All eyes are on New Zealand and its controversial reforms that have netted Wellington $12b in savings already. With NZ having a population five times smaller than Australia, you can see how the guardians of the Canberra coffers are salivating.
But critics say the poorest are the ones who suffer the most.
What does an“investment approach” to welfare mean?
It means you invest more in people you expect to be on welfare their whole lives and provide them with educational opportunities, counselling and job training from the start.
Young parents, for instance, might get help with childcare costs so they can study.
The idea being you support people early on but save money in the long run as they move off welfare.
How does the Government even know who’s going to be on welfare their whole lives?
He’s where it gets all a bit big brother. They know because of harnessing big data. Using modelling insurance companies have harnessed for years, the kiwis can work out what groups will have an increased “lifetime liability” and so focus on them. Groups such as, you guessed it, young parents, carers and students.
Sounds fair enough, but there’s a catch right?
Uh huh.
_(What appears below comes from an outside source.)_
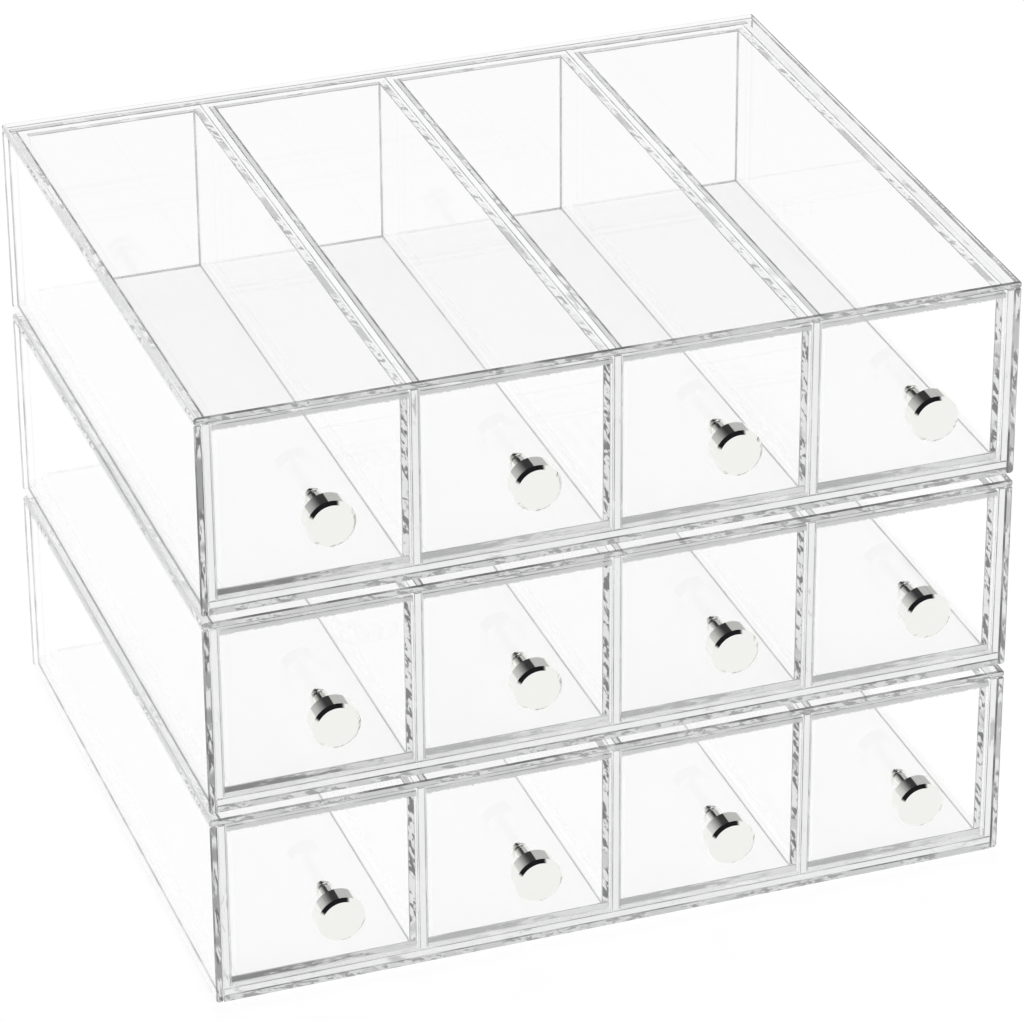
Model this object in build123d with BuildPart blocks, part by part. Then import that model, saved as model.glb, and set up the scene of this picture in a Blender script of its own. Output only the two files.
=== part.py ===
from build123d import *
import os

# Clear organizer: three identical units stacked on their feet, four long drawers side by side in each.
# Millimetres. Origin in the middle of the overall width and depth, knobs included, on the surface
# the organizer stands on.
# +X to the right, +Y to the back, +Z up: the drawers open towards -Y.

# ---- driving dimensions ----
tier_names = ["lower", "middle", "upper"]
drawers_per_tier = 4

sheet = 2.0                  # thickness of every clear sheet
glue_line = 0.05             # film of cement between two glued sheets

unit_width = 224.0
unit_depth = 188.0
unit_height = 56.5           # one unit without its feet
corner_radius = 0.9          # rounding of the long outer corners of a unit

foot_diameter = 9.0
foot_height = 2.0
foot_inset = 14.0            # from the outer faces of a unit to the middle of a foot
foot_rounding = 0.4

side_clearance = 0.25        # each side of a drawer, to the wall of its bay
floor_clearance = 0.1        # under a drawer
top_clearance = 0.6          # from a drawer's rim to the top sheet
back_clearance = 1.0         # from a closed drawer to the back sheet
front_edge_ease = 0.25       # chamfer round the face of a drawer front

knob_head_diameter = 13.0
knob_head_length = 6.5
knob_head_chamfer = 0.9
knob_neck_diameter = 4.2
knob_neck_length = 9.5       # from the drawer front to the head
knob_ring_diameter = 4.9     # rounded ring at the foot of the neck
knob_ring_length = 1.0
knob_ring_rounding = 0.3
knob_stud_diameter = 3.0     # cemented into the drawer front
knob_hole_diameter = 3.2

# ---- derived places ----
knob_reach = knob_neck_length + knob_head_length
front_y = (knob_reach - unit_depth) / 2
back_y = front_y + unit_depth
left_x = -unit_width / 2
right_x = unit_width / 2
unit_pitch = unit_height + foot_height

# The sleeve: top sheet over the sides, base and back between them.
sides_inner_x = right_x - sheet
between_sides_x = sides_inner_x - glue_line
back_inner_y = back_y - sheet
before_back_y = back_inner_y - glue_line
sides_top_z = unit_height - sheet - glue_line
back_bottom_z = sheet + glue_line

# The comb inside it: a second floor that carries five upright walls.
bay_floor_bottom_z = sheet + glue_line
bay_floor_top_z = bay_floor_bottom_z + sheet
bay_wall_bottom_z = bay_floor_top_z + glue_line
bay_pitch = (2 * between_sides_x - sheet) / drawers_per_tier
bay_width = bay_pitch - sheet

# A drawer: its front sheet covers the ends of the tray.
drawer_width = bay_width - 2 * side_clearance
drawer_bottom_z = bay_floor_top_z + floor_clearance
drawer_top_z = unit_height - sheet - top_clearance
drawer_back_y = back_inner_y - back_clearance
tray_front_y = front_y + sheet + glue_line
tray_wall_bottom_z = drawer_bottom_z + sheet + glue_line
knob_z = (drawer_bottom_z + drawer_top_z) / 2


def make_sheet(x_span, y_span, z_span):
    """A flat rectangular sheet that fills the given span on each axis."""
    x_middle = (x_span[0] + x_span[1]) / 2
    y_middle = (y_span[0] + y_span[1]) / 2
    with BuildPart() as flat:
        with BuildSketch(Plane.XY.offset(z_span[0])):
            with Locations((x_middle, y_middle)):
                Rectangle(x_span[1] - x_span[0], y_span[1] - y_span[0])
        extrude(amount=z_span[1] - z_span[0])
    return flat


def make_top_sheet(unit_z):
    """The top sheet of a unit, with its two long upper corners rounded."""
    x_span = (left_x, right_x)
    y_span = (front_y, back_y)
    z_span = (unit_z + unit_height - sheet, unit_z + unit_height)
    with make_sheet(x_span, y_span, z_span) as top:
        fillet(top.edges().filter_by(Axis.Y).group_by(Axis.Z)[-1], corner_radius)
    return top


def make_side_sheet(unit_z, side):
    """A side sheet of a unit, on side -1 (left) or +1 (right), with its long lower corner rounded."""
    x_span = sorted((side * sides_inner_x, side * right_x))
    y_span = (front_y, back_y)
    z_span = (unit_z, unit_z + sides_top_z)
    with make_sheet(x_span, y_span, z_span) as side_sheet:
        lower_edges = side_sheet.edges().filter_by(Axis.Y).group_by(Axis.Z)[0].sort_by(Axis.X)
        outer_edge = lower_edges[0] if side < 0 else lower_edges[-1]
        fillet(outer_edge, corner_radius)
    return side_sheet


def make_bay_walls(unit_z):
    """The five uprights of the comb: one against each side sheet and one between each two bays."""
    wall_depth = before_back_y - front_y
    wall_middle_y = (before_back_y + front_y) / 2
    with BuildPart() as bay_walls:
        with BuildSketch(Plane.XY.offset(unit_z + bay_wall_bottom_z)):
            with Locations((0, wall_middle_y)):
                with GridLocations(bay_pitch, wall_depth, drawers_per_tier + 1, 1):
                    Rectangle(sheet, wall_depth)
        extrude(amount=sides_top_z - bay_wall_bottom_z)
    return bay_walls


def make_feet(unit_z):
    """Four round pads under the base of a unit, their lower rims rounded."""
    with BuildPart() as feet:
        with BuildSketch(Plane.XY.offset(unit_z - foot_height)):
            with Locations((0, (front_y + back_y) / 2)):
                with GridLocations(unit_width - 2 * foot_inset, unit_depth - 2 * foot_inset, 2, 2):
                    Circle(foot_diameter / 2)
        extrude(amount=foot_height - glue_line)
        fillet(feet.edges().filter_by(GeomType.CIRCLE).group_by(Axis.Z)[0], foot_rounding)
    return feet


def make_drawer_front(unit_z, drawer_x):
    """The front sheet of a drawer, with the hole for its knob's stud."""
    x_span = (drawer_x - drawer_width / 2, drawer_x + drawer_width / 2)
    y_span = (front_y, front_y + sheet)
    z_span = (unit_z + drawer_bottom_z, unit_z + drawer_top_z)
    hole_plane = Plane(origin=(drawer_x, front_y, unit_z + knob_z), x_dir=(1, 0, 0), z_dir=(0, -1, 0))
    with make_sheet(x_span, y_span, z_span) as front:
        with Locations(hole_plane):
            Hole(knob_hole_diameter / 2)
        face_edges = front.faces().sort_by(Axis.Y)[0].edges().filter_by(GeomType.LINE)
        chamfer(face_edges, front_edge_ease)
    return front


def make_tray(unit_z, drawer_x):
    """The body of a drawer: a floor sheet, two walls standing on it, and a back between the walls."""
    tray_length = drawer_back_y - tray_front_y
    tray_middle_y = (drawer_back_y + tray_front_y) / 2
    wall_spacing = drawer_width - sheet
    back_width = drawer_width - 2 * sheet - 2 * glue_line
    with BuildPart() as tray:
        with BuildSketch(Plane.XY.offset(unit_z + drawer_bottom_z)):
            with Locations((drawer_x, tray_middle_y)):
                Rectangle(drawer_width, tray_length)
        extrude(amount=sheet)
        with BuildSketch(Plane.XY.offset(unit_z + tray_wall_bottom_z)):
            with Locations((drawer_x, tray_middle_y)):
                with GridLocations(wall_spacing, tray_length, 2, 1):
                    Rectangle(sheet, tray_length)
            with Locations((drawer_x, drawer_back_y - sheet / 2)):
                Rectangle(back_width, sheet)
        extrude(amount=drawer_top_z - tray_wall_bottom_z)
    return tray


def make_knob(unit_z, drawer_x):
    """A turned knob: stud, rounded ring against the drawer front, slim neck, and a cylindrical head."""
    centre = (drawer_x, front_y, unit_z + knob_z)
    ring_end = -knob_ring_length
    head_start = -knob_neck_length
    head_end = head_start - knob_head_length
    with BuildPart() as knob:
        with BuildSketch(Plane(origin=centre, x_dir=(1, 0, 0), z_dir=(0, 0, 1))):
            with BuildLine():
                Polyline(
                    (0, sheet),
                    (knob_stud_diameter / 2, sheet),
                    (knob_stud_diameter / 2, 0),
                    (knob_ring_diameter / 2, 0),
                    (knob_ring_diameter / 2, ring_end),
                    (knob_neck_diameter / 2, ring_end),
                    (knob_neck_diameter / 2, head_start),
                    (knob_head_diameter / 2, head_start),
                    (knob_head_diameter / 2, head_end),
                    (0, head_end),
                    (0, sheet),
                )
            make_face()
        revolve(axis=Axis(centre, (0, 1, 0)))
        rims = knob.edges().filter_by(GeomType.CIRCLE)
        head_rims = rims.sort_by(SortBy.RADIUS)[-2:]
        chamfer(head_rims, knob_head_chamfer)
        ring_rim = knob.edges().filter_by(GeomType.CIRCLE).filter_by(
            lambda edge: abs(edge.radius - knob_ring_diameter / 2) < 0.01
        ).sort_by(Axis.Y)[0]
        fillet(ring_rim, knob_ring_rounding)
    return knob


def save(piece, node_name):
    """Label a finished piece with its node name and write it."""
    piece.part.label = node_name
    export_step(piece.part, f"parts/{node_name}.step")


def save_casing(tier, unit_z):
    """The sleeve, comb and feet of one unit."""
    between_sides = (-between_sides_x, between_sides_x)
    base_z = (unit_z, unit_z + sheet)
    bay_floor_z = (unit_z + bay_floor_bottom_z, unit_z + bay_floor_top_z)
    back_z = (unit_z + back_bottom_z, unit_z + sides_top_z)
    save(make_top_sheet(unit_z), f"{tier}_casing_top")
    save(make_sheet(between_sides, (front_y, back_y), base_z), f"{tier}_casing_base")
    save(make_side_sheet(unit_z, -1), f"{tier}_casing_left_side")
    save(make_side_sheet(unit_z, 1), f"{tier}_casing_right_side")
    save(make_sheet(between_sides, (back_inner_y, back_y), back_z), f"{tier}_casing_back")
    save(make_sheet(between_sides, (front_y, before_back_y), bay_floor_z), f"{tier}_bay_floor")
    save(make_bay_walls(unit_z), f"{tier}_bay_walls")
    save(make_feet(unit_z), f"{tier}_feet")


def save_drawers(tier, unit_z):
    """The drawers of one unit, numbered from the left."""
    for index in range(drawers_per_tier):
        drawer_x = (index - (drawers_per_tier - 1) / 2) * bay_pitch
        drawer = f"{tier}_drawer_{index + 1}"
        save(make_drawer_front(unit_z, drawer_x), f"{drawer}_front")
        save(make_tray(unit_z, drawer_x), f"{drawer}_tray")
        save(make_knob(unit_z, drawer_x), f"{drawer}_knob")


os.makedirs("parts", exist_ok=True)
for level, tier in enumerate(tier_names):
    unit_z = foot_height + level * unit_pitch
    save_casing(tier, unit_z)
    save_drawers(tier, unit_z)
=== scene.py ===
"""Clear stacking organizer: three units of four long drawers, dressed and lit for a catalogue picture."""

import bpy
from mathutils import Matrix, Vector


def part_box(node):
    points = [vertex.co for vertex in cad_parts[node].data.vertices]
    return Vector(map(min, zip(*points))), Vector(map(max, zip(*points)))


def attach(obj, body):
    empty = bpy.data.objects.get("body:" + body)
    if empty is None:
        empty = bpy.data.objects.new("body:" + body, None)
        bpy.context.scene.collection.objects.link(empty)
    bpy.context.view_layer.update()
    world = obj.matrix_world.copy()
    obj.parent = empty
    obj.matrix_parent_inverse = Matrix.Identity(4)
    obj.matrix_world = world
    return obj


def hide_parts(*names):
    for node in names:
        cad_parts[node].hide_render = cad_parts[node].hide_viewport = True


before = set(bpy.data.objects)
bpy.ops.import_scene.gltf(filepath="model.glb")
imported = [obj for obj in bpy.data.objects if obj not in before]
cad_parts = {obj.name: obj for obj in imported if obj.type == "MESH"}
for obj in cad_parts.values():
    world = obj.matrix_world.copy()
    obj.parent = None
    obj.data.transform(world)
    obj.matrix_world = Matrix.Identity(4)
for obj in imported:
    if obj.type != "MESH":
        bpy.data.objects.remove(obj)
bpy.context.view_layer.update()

import math

import bmesh
import bpy
from mathutils import Matrix, Vector

bl_info = {
    "name": "Clear drawer organizer",
    "version": (1, 0, 0),
    "blender": (4, 5, 0),
    "location": "View3D > Sidebar > Organizer",
    "description": "Builds a clear stacking organizer with long drawers and metal knobs",
    "category": "Add Mesh",
}

TIERS = ("lower", "middle", "upper")
DRAWERS_PER_TIER = 4
AXES = {"x": 0, "y": 1, "z": 2}
SIDES = ("-x", "+x", "-y", "+y", "-z", "+z")

# A face looks to a side when the part of its normal along that axis is above SQUARE, and an eased
# corner leans to it above LEANING. A flat arris leans to its two sides alike, to within
# ARRIS_BALANCE, and the steps of a rounding don't.
SQUARE = 0.999
LEANING = 0.35
ARRIS_BALANCE = 0.1
NEARLY_ZERO = 0.01
SHARP_ANGLE = math.radians(50)
ROUNDING_STEPS = 4

# A line washes out behind other sheets: it is whole behind fewer surfaces than WASH_STARTS, and behind
# WASH_ENDS or more only WASHED_SHARE of it is left.
WASH_STARTS = 3.5
WASH_ENDS = 7.0
WASHED_SHARE = 0.1

ACRYLIC_IOR = 1.49
POLISH = 0.015
# White of the veil on floor sheets: painted reflection of the white surroundings.
PAINTED_REFLECTION_COLOUR = (0.98, 0.98, 0.98, 1.0)
PAD_COLOUR = (0.9, 0.91, 0.92, 1.0)

# Places are in metres, the camera's turn in degrees, and its lens and sensor in millimetres.
CAMERA_PLACE = (-0.414, -1.18417, 0.7688)
CAMERA_TURN = (61.394, 0.3442, -19.5166)
CAMERA_LENS = 182.44
SENSOR_WIDTH = 36.0

LAMP_PLACE = (0.1, 0.2, 1.5)
LAMP_AIM = (0, 0, 0.05)
LAMP_SIZE = 0.9
LAMP_POWER = 5.0

# The surroundings look white, and light matt surfaces a little less than that. The dark flags in them
# show only in reflections.
DIFFUSE_STRENGTH = 0.85
FLAG_COLOUR = (0.01, 0.01, 0.012, 1)

# What is seen of the floor is mostly its own glow, so that it stays white and its shadow soft. It lies
# a little under the feet, so that the two don't share a plane.
FLOOR_GLOW = (0.85, 0.85, 0.85, 1)
FLOOR_LIT = (0.16, 0.16, 0.16, 1)
FLOOR_SIZE = 6.0
FLOOR_DROP = 0.0003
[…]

Talking to the ABC, the architect of New Zealand’s welfare reforms, former social security minister Paula Bennett, said the approach was “a bit of carrot, a bit of stick.” Basically, the government will pay for you to get on the career ladder but if you don’t fulfil your “social obligations” you’ll be cut off.
“Social obligations”? They sound sinister.
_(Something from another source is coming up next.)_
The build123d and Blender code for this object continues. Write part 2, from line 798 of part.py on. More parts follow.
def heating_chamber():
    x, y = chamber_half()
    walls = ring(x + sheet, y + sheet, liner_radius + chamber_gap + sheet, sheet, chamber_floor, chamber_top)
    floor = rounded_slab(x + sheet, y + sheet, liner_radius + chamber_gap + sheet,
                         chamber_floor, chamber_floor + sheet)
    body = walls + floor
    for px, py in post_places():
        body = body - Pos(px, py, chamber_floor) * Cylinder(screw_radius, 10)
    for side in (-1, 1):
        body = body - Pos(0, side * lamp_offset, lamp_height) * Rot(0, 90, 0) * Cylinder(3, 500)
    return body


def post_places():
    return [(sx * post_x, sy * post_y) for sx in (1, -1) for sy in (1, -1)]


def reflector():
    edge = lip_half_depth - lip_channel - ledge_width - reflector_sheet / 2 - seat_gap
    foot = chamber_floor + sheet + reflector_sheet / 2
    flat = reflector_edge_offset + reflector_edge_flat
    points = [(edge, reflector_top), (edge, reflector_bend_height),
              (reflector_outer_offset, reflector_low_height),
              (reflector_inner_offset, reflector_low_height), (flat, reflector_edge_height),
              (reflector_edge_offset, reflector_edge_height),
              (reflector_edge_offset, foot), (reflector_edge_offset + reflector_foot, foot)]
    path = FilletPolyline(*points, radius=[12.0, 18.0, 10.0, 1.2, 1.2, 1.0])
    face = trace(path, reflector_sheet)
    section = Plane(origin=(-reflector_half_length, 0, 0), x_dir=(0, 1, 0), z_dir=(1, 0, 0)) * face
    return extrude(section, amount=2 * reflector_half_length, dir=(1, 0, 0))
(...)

These are the rules you need to follow to get your Centrelink payments. And there are lots of them.
If you’re an adult on benefits in NZ, you need to spend 30 hours a week looking for work; you need to take any job offered that is suitable; attend training courses and even pass drug tests. Wanting an overseas holiday? Don’t even think about it — this is breaking the rules.
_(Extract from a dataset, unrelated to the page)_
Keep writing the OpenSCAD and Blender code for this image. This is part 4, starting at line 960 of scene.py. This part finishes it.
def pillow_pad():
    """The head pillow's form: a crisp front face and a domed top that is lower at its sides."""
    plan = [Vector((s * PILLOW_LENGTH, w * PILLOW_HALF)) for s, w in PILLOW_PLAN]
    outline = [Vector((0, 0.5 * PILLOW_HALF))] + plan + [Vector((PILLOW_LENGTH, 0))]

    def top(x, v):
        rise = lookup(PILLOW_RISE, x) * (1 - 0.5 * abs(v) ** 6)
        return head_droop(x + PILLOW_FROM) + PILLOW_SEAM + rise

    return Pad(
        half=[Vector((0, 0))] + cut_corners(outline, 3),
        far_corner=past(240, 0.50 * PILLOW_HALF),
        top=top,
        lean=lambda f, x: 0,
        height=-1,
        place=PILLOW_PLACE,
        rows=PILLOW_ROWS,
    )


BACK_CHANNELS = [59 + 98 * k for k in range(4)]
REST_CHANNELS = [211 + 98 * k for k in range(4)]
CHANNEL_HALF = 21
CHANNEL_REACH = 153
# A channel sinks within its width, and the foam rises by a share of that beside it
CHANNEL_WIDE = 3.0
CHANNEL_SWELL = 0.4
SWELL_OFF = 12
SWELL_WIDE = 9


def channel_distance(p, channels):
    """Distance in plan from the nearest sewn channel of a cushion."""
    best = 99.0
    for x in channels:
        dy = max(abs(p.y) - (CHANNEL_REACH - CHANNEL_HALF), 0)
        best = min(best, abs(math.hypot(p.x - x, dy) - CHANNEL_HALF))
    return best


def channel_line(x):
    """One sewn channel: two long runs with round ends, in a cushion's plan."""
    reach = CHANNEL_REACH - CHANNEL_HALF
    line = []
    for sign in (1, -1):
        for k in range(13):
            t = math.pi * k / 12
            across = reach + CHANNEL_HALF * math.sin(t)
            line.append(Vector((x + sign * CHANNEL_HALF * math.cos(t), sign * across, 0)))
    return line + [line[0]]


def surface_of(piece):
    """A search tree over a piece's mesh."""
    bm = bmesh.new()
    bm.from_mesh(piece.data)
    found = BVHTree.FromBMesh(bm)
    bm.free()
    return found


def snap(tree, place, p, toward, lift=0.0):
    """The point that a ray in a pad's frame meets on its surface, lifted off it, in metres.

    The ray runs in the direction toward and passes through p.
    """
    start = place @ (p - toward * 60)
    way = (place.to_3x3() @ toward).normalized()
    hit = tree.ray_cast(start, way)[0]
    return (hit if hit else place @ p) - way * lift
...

And if you don’t meet your social obligations?
Say sayonara to Centrelink.
If you don’t take up an offer of work, that’s 13 weeks of payments forfeited. If you don’t pass two drugs test in a row, that’s another 13 weeks gone.
What about students?
Students are allowed to complete their courses but once they’re done they’re treated the same as any adult on welfare. To keep benefits, they have to treating getting a job as a job.
What’s Australia’s plans?
First up, Minister Porter said the Government would plough $98m in a “Try, Test and Learn Fund”. The details of this are a bit scant but Mr Porter said it was a “BYO ideas” pot of cash to encourage the non-Government sector, including private companies, to come forward with ideas to “transition people into employment”.
But does it work?
Depends how you look at it. Wellington loves the program due to the billions it’s saved. But critics aren’t so sure saying its main metric is simply moving people off benefits.
This can ignore the quality of work people are getting and the value of their unpaid work. For instance, a carer who now works part time in a low-paid job may need to access even more Government funding to pay for someone to help the person they care for.
Meanwhile, in Auckland, homeless rates are said to have skyrocketed as people who failed to meet their social obligations lost all their government support.
Will it happen in Australia?
Already a key crossbencher, Nick Xenophon, has thrown some suggestions into the ring saying Australian farmers struggling to find fruit pickers should be able to hire people on the dole.
But a wide ranging reform like this getting through a stable parliament in New Zealand is one thing, passing Australia’s almost hung parliament will be a whole other struggle.